The Kids

The Kids

Wednesday, November 26, 2008

When Did I Become The Parent?

Every now and then, I get this feeling of "I am actually the parent and in charge of these little ones" and it causes a slight panic in me. I find this feeling occurs when a possible catastrophe breaks out.

An example would be a few months ago when Abby put a bead up her nose. I had a stream of thoughts run through my mind in about a second, with the first being, "I need my mom to fix this." Then I remembered I was the mom and had to fix the problem. After receiving the divinely inspired answer of having her blow her nose, the bead popped out and she was safe.

(This was actually a very helpful experience for the incident of Caleb putting peas up his nose the other day, but I will let Nick share that fun story-what is wrong with our children?)

This feeling of panic happened again the other night. I was on my way to bed around midnight after finishing some laundry and packing for our trip to my parent's house. I heard a cough from Caleb's room, followed by a loud cry. I walked in there and found him covered in vomit.

Oh, it gets better.

He was covered in his dinner all over his face, his pajamas, his pillow, his blanket, his sheet, and (most unfortunately) his lovey. I do not think I can ever eat peas and carrots again (and it is possible he will not, either).

I took one look at him and immediately wished for my mom to take care of it. However, something kicks in when one is a parent. Some magical thing happens that takes away the smell (well, some of the smell-let's be honest-it was pretty bad) and the love for the child overcomes the natural reaction to walk away.

After cleaning him and collecting the vomit covered articles, I began to wonder where his dad went to. I seemed to remember him passing by the room, groaning in agony, and walking away. Fortunately (okay, fortunately for me), Caleb found him in bed, went to snuggle, and immediately threw up again all over his dad.

I was downstairs, starting the washing machine, when I heard my name being called in extreme panic. I thought someone was dying.

After cleaning up the second mess (and finding myself believing in karma), Caleb finally calmed down and went to sleep. As I finally drifted off to sleep, I kept wondering how I got to this part of life. It feels like yesterday that I was the child who was sick and being comforted and cleaned up by my mom. My life is suddenly not my own and my priorities are for things I never dreamed they would be for.

Yet, somehow, I find it all worth it.

Sunday, November 23, 2008

Polite Talking Back

I have to hand it to my son. At least when the little sinner talks back to me, he says it like this: "No thank you."

"Caleb, pick up your toys."
"No thank you."

"Caleb, come get your coat on."
"No thank you."

"Caleb, finish your dinner before walking away from the table."
"No thank you."

(And my personal favorite)
"Caleb, if you do not stop doing that, you will need to stand in the corner."
"No thank you."

It gets even better when he realizes he is not winning the battle. The "no thank you's" get louder and come out with more force. An occasional hand gesture with accompany the phrase.

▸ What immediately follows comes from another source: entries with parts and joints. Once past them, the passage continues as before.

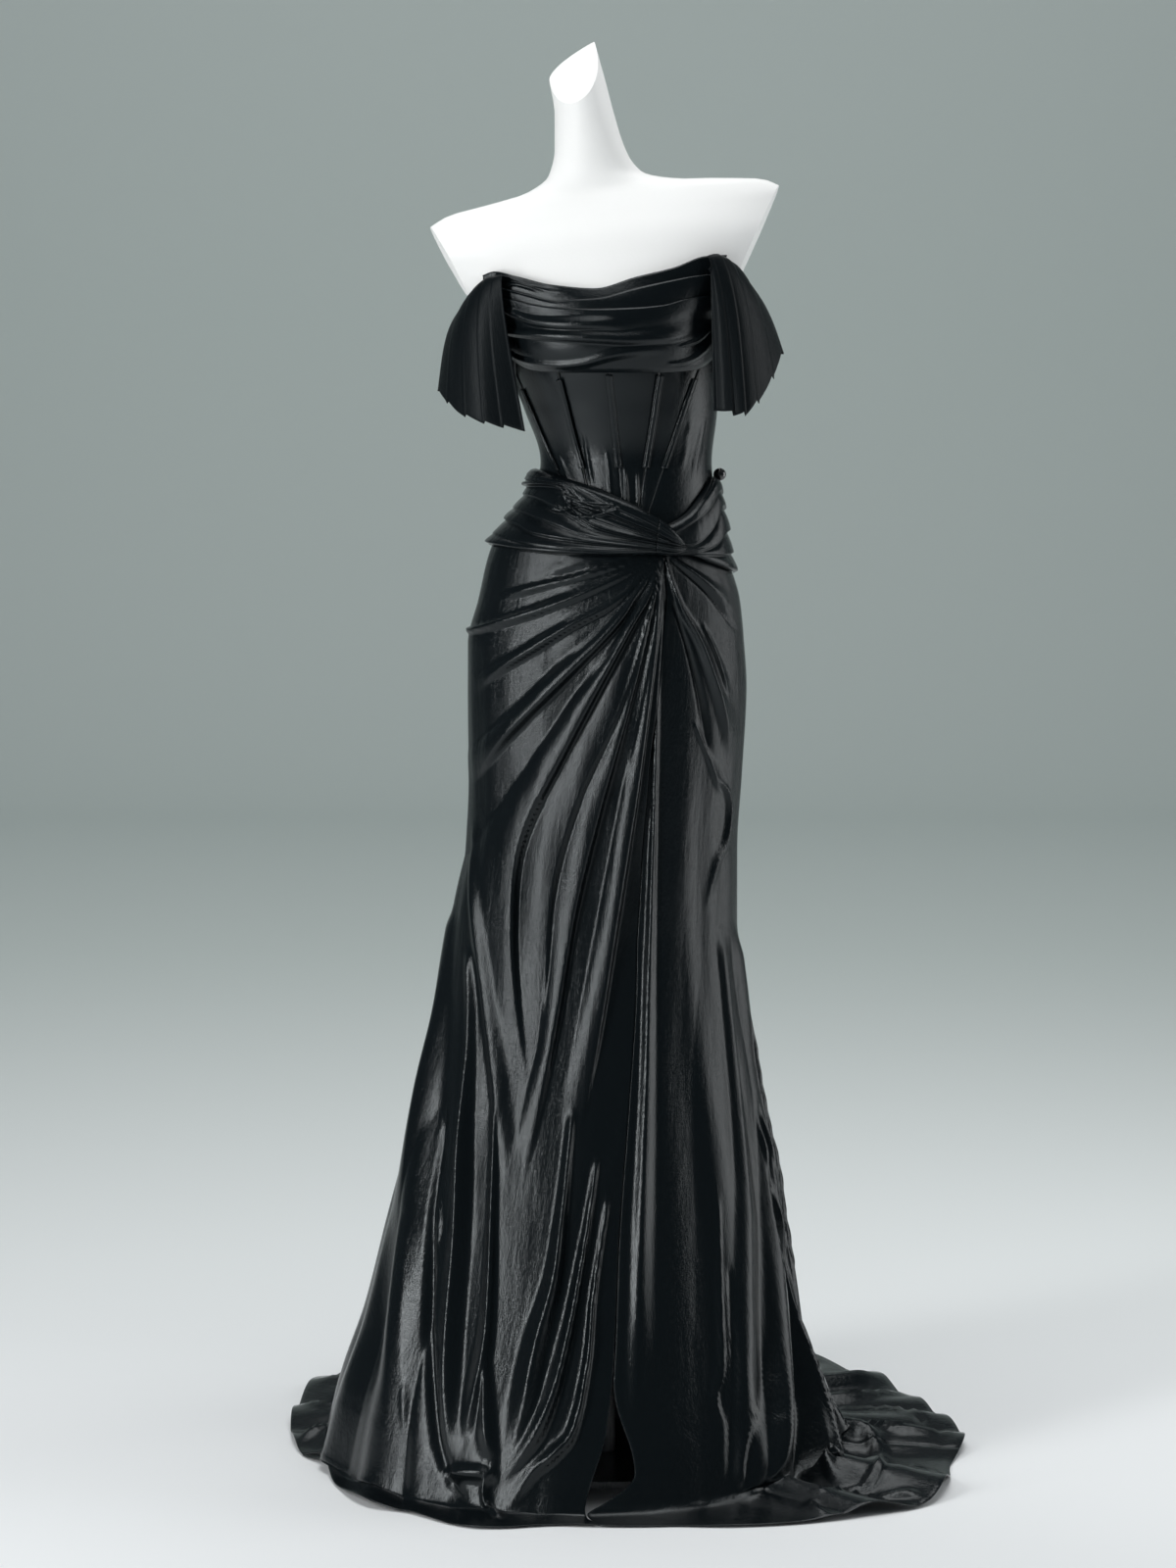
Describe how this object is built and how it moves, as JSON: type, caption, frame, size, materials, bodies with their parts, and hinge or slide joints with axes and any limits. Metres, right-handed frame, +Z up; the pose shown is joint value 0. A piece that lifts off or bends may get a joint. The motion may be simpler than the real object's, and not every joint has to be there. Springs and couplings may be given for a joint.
{
  "type": "mermaid gown on a limbless dress form",
  "caption": "Black satin off-shoulder mermaid gown with cowl neckline, boned bodice, knotted waist drape, front slit and sweep train, worn by a white limbless dress form on a pole stand",
  "frame": {"origin": "centre of the underside of the stand's round base, on the floor", "axes": "+Z up; the gown's front faces -Y; +X is the wearer's left, where the waist knot is"},
  "size_m": [0.8004, 0.918, 1.6319],
  "materials": {
    "satin": "lustrous stretch satin",
    "form": "smooth matte white",
    "steel": "brushed",
    "button": "gloss"
  },
  "bodies": {
    "root": {"bodice_centre_back_left": "satin", "bodice_centre_back_right": "satin", "bodice_centre_front_left": "satin", "bodice_centre_front_right": "satin", "bodice_side_back_left": "satin", "bodice_side_back_right": "satin", "bodice_side_front_left": "satin", "bodice_side_front_right": "satin", "bodice_side_left": "satin", "bodice_side_right": "satin", "boning_back_left": "satin", "boning_back_right": "satin", "boning_centre_front": "satin", "boning_inner_left": "satin", "boning_inner_right": "satin", "boning_outer_left": "satin", "boning_outer_right": "satin", "cowl_band": "satin", "cowl_fold_middle": "satin", "cowl_fold_upper": "satin", "form_torso": "form", "knot": "satin", "side_button": "button", "skirt_back_left": "satin", "skirt_back_right": "satin", "skirt_front_left": "satin", "skirt_front_right": "satin", "sleeve_left": "satin", "sleeve_right": "satin", "stand_base": "steel", "stand_pole": "steel", "waist_wrap_left": "satin", "waist_wrap_right": "satin"}
  },
  "joints": []
}
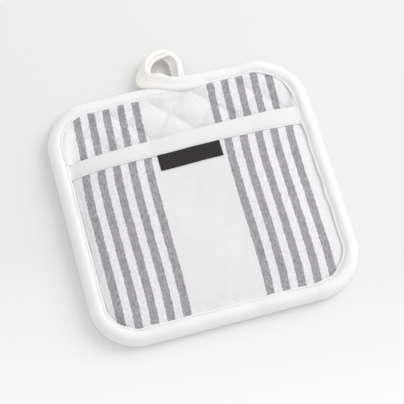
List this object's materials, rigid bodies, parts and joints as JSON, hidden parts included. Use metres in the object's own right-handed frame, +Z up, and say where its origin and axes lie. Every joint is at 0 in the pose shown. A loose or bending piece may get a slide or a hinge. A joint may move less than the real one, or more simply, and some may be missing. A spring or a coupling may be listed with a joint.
{
  "type": "pot holder",
  "caption": "square padded pot holder lying face up: quilted striped cotton pad, arched hand pocket with a taped mouth, rounded white edge binding and a curled hanging loop",
  "frame": {"origin": "on the flat underside, in the middle of the pad", "axes": "+Z up out of the striped face, +X across the face with the label's long side, +Y towards the edge with the hanging loop"},
  "size_m": [0.215, 0.2392, 0.0181],
  "materials": {
    "striped_cotton": "plain-woven white cotton with warm grey stripes, matt",
    "white_cotton_tape": "soft white cotton twill tape, matt",
    "black_woven_tape": "dense black woven label tape, slight sheen, no lettering"
  },
  "bodies": {
    "root": {"quilted_pad": "striped_cotton", "pocket_panel": "striped_cotton", "pocket_tape": "white_cotton_tape", "black_label": "black_woven_tape", "edge_binding": "white_cotton_tape", "hanging_loop": "white_cotton_tape"}
  },
  "joints": []
}
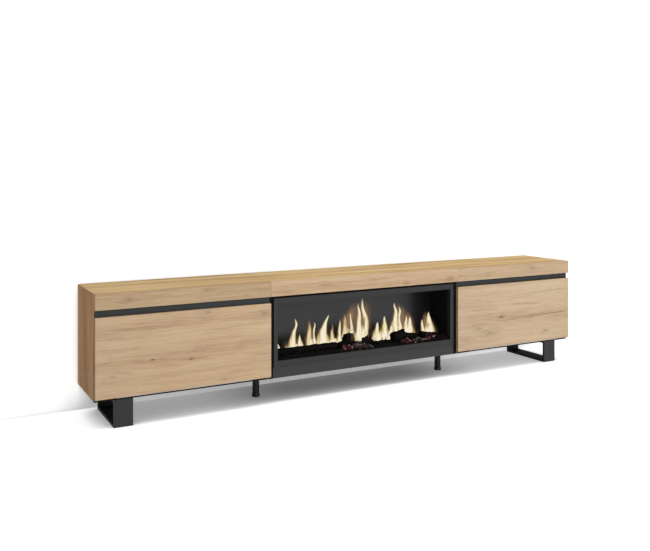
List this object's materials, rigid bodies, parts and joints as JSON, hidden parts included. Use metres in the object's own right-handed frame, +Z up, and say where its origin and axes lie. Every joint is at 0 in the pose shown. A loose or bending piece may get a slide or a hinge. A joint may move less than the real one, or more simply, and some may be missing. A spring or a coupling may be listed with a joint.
{
  "type": "fireplace tv stand",
  "caption": "Long low media stand with a drop-down cupboard at each end, a finger groove over the doors, a flame-effect fire in the middle, sled legs and levelling feet.",
  "frame": {"origin": "On the floor under the middle of the stand's bounding box.", "axes": "+X runs to the right along the front, +Y from the front to the back, +Z up from the floor."},
  "size_m": [2.6, 0.35, 0.5555],
  "materials": {
    "oak": "oak-look melamine with a fine satin grain",
    "oak_top": "oak-look melamine with a fine satin grain",
    "dark_board": "dark matt melamine",
    "black_board": "matt black melamine",
    "back_board": "thin hardboard, matt",
    "black_steel": "black powder coat, matt",
    "black_plastic": "black, matt",
    "zinc_steel": "zinc plated",
    "moulded_coal": "moulded and painted like charred wood",
    "smoked_screen": "frosted smoked acrylic",
    "mirror_steel": "polished",
    "circuit_board": "white solder mask"
  },
  "bodies": {
    "cabinet": {"left_outer_side": "oak", "left_inner_side": "dark_board", "left_top": "oak_top", "left_bottom": "dark_board", "left_back": "back_board", "left_fascia": "oak", "left_groove_rail": "black_board", "left_hinge_fixed_leaf": "zinc_steel", "left_stay_side_bracket": "zinc_steel", "left_sled_leg": "black_steel", "left_foot_stem": "black_plastic", "right_outer_side": "oak", "right_inner_side": "dark_board", "right_top": "oak_top", "right_bottom": "dark_board", "right_back": "back_board", "right_fascia": "oak", "right_groove_rail": "black_board", "right_hinge_fixed_leaf": "zinc_steel", "right_stay_side_bracket": "zinc_steel", "right_sled_leg": "black_steel", "right_foot_stem": "black_plastic", "middle_left_side": "dark_board", "middle_right_side": "dark_board", "middle_top": "oak_top", "middle_bottom": "dark_board", "middle_back": "back_board", "middle_fascia": "oak", "middle_top_rail": "black_board", "apron": "black_board", "bezel": "black_steel", "housing_floor": "black_steel", "housing_top": "black_steel", "housing_rear": "black_steel", "housing_left_wall": "black_steel", "housing_right_wall": "black_steel", "flame_screen": "smoked_screen", "bed_rail": "black_steel", "ember_bed": "moulded_coal", "left_log": "moulded_coal", "middle_log": "moulded_coal", "right_log": "moulded_coal", "light_board": "circuit_board", "flicker_motor": "black_plastic", "control_box": "black_plastic"},
    "left_flap": {"left_door": "oak", "left_hinge_door_leaf": "zinc_steel", "left_stay_door_bracket": "zinc_steel"},
    "right_flap": {"right_door": "oak", "right_hinge_door_leaf": "zinc_steel", "right_stay_door_bracket": "zinc_steel"},
    "left_stay_arm_body": {"left_stay_arm": "zinc_steel"},
    "right_stay_arm_body": {"right_stay_arm": "zinc_steel"},
    "left_stay_link_body": {"left_stay_link": "zinc_steel"},
    "right_stay_link_body": {"right_stay_link": "zinc_steel"},
    "flicker_rod_body": {"flicker_rod": "mirror_steel"},
    "rocker_body": {"rocker_switch": "black_plastic"},
    "left_foot_pad_body": {"left_foot_pad": "black_plastic"},
    "right_foot_pad_body": {"right_foot_pad": "black_plastic"}
  },
  "joints": [
    {"name": "left_door_hinge", "type": "hinge", "parent": "cabinet", "child": "left_flap", "pos_m": [-0.9125, -0.1598, 0.1256], "axis": [1, 0, 0], "range_deg": [0, 90]},
    {"name": "right_door_hinge", "type": "hinge", "parent": "cabinet", "child": "right_flap", "pos_m": [0.9125, -0.1598, 0.1256], "axis": [1, 0, 0], "range_deg": [0, 90]},
    {"name": "left_stay_arm_pivot", "type": "hinge", "parent": "cabinet", "child": "left_stay_arm_body", "pos_m": [-1.2806, -0.0498, 0.1656], "axis": [1, 0, 0], "range_deg": [0, 90]},
    {"name": "right_stay_arm_pivot", "type": "hinge", "parent": "cabinet", "child": "right_stay_arm_body", "pos_m": [1.2806, -0.0498, 0.1656], "axis": [1, 0, 0], "range_deg": [0, 90]},
    {"name": "left_stay_link_pivot", "type": "hinge", "parent": "left_stay_arm_body", "child": "left_stay_link_body", "pos_m": [-1.2782, -0.035, 0.3156], "axis": [1, 0, 0], "range_deg": [-90, 0]},
    {"name": "right_stay_link_pivot", "type": "hinge", "parent": "right_stay_arm_body", "child": "right_stay_link_body", "pos_m": [1.2782, -0.035, 0.3156], "axis": [1, 0, 0], "range_deg": [-90, 0]},
    {"name": "flicker_rod_spin", "type": "hinge", "parent": "cabinet", "child": "flicker_rod_body", "pos_m": [0, 0.062, 0.1652], "axis": [1, 0, 0], "continuous": true},
    {"name": "rocker_tilt", "type": "hinge", "parent": "cabinet", "child": "rocker_body", "pos_m": [0.464, 0.1405, 0.1782], "axis": [1, 0, 0], "range_deg": [0, 18]},
    {"name": "left_foot_levelling", "type": "slide", "parent": "cabinet", "child": "left_foot_pad_body", "axis": [0, 0, 1], "range_m": [0, 0.008]},
    {"name": "right_foot_levelling", "type": "slide", "parent": "cabinet", "child": "right_foot_pad_body", "axis": [0, 0, 1], "range_m": [0, 0.008]}
  ],
  "couplings": [
    {"joint": "left_stay_arm_pivot", "follows": "left_door_hinge", "ratio": 1},
    {"joint": "left_stay_link_pivot", "follows": "left_door_hinge", "ratio": -1},
    {"joint": "right_stay_arm_pivot", "follows": "right_door_hinge", "ratio": 1},
    {"joint": "right_stay_link_pivot", "follows": "right_door_hinge", "ratio": -1}
  ]
}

Ah, how I love the terrible twos.

Tuesday, November 18, 2008

When I'm 21

While putting Abby to bed last night, she smiled sweetly at me and asked, "Mommy, how old will I be when I get married?"

I fought the urge to respond with "really old" and just said, "someday." I also explained how I was 24 when I got married. She said, "I think I'll be 21 or 20 something." When I nodded and smiled she decided, "I think I'll be 21."

In some ways it is nice to hear her talk about marriage-Nick and I must be doing something right to make it look desirable. In other ways, the thought of her growing up is so strange to me. She has been little for so long that my mind cannot comprehend her being at an age where she could become a wife. I do pray for her future husband, but I guess I have been keeping the image of her actually marrying this unknown man tucked away in my mind for another day.

She is only four-years old, but conversations like this bring the "someday" closer and closer.

Sunday, November 16, 2008

A Few Lines Out Of Their Mouths

I lit a candle on the dinning room table the other day. Caleb immediately yelled, "Birthday Cake!" For some reason, the word "candle" does not come naturally to him, but the sight of a flame makes him think it is someone's birthday. Then he starts singing, "Happy Birthday to Caleb, Happy Birthday to Abby, Happy Birthday to Daddy, Happy Birthday to Grandma..." The list goes on and on.

In this case, while Caleb was singing his song in celebration of a flame, Abby decided to make a wish on the candle (my kids are clearly in need of entertainment). This was her wish: "I wish to go to Heaven." She also mumbled a few more lines so quietly that I could not hear her (between her and God, I suppose), but just that line by itself broke my heart. I asked her why that was her wish and her response was, "I really want to go there because we haven't been there in a long time." Of course I immediately asked her when she had been there before, but she could not remember at the time.

What had me laughing last night was at bedtime. Our routine is to put Caleb in bed first, while we pray as a family and then we take Abby to bed. Usually Abby prays and Caleb tried to copy her. He manages to say every third word in attempting to keep up with his sister, who rattles off her prayer pretty quickly. Last night we were trying to get Caleb to pray on his own, but our stubborn daughter yelled, "No! No! I'm doing it-not Caleb!" As she was finishing this ridiculous rant, Caleb bowed his head and firmly said, "Amen!" Just the timing of it had us in tears with laughter.

Monday, November 10, 2008

My Example

I know I should be setting an example for my children on what a Christian should be. They follow my actions and attitudes. I hear Abby when she says, "Oh Mommy, it's a red light" in a sad voice while we are driving. I hear Caleb say, "Go, go, go" when we are stuck in traffic. So, clearly, I could be doing a better job.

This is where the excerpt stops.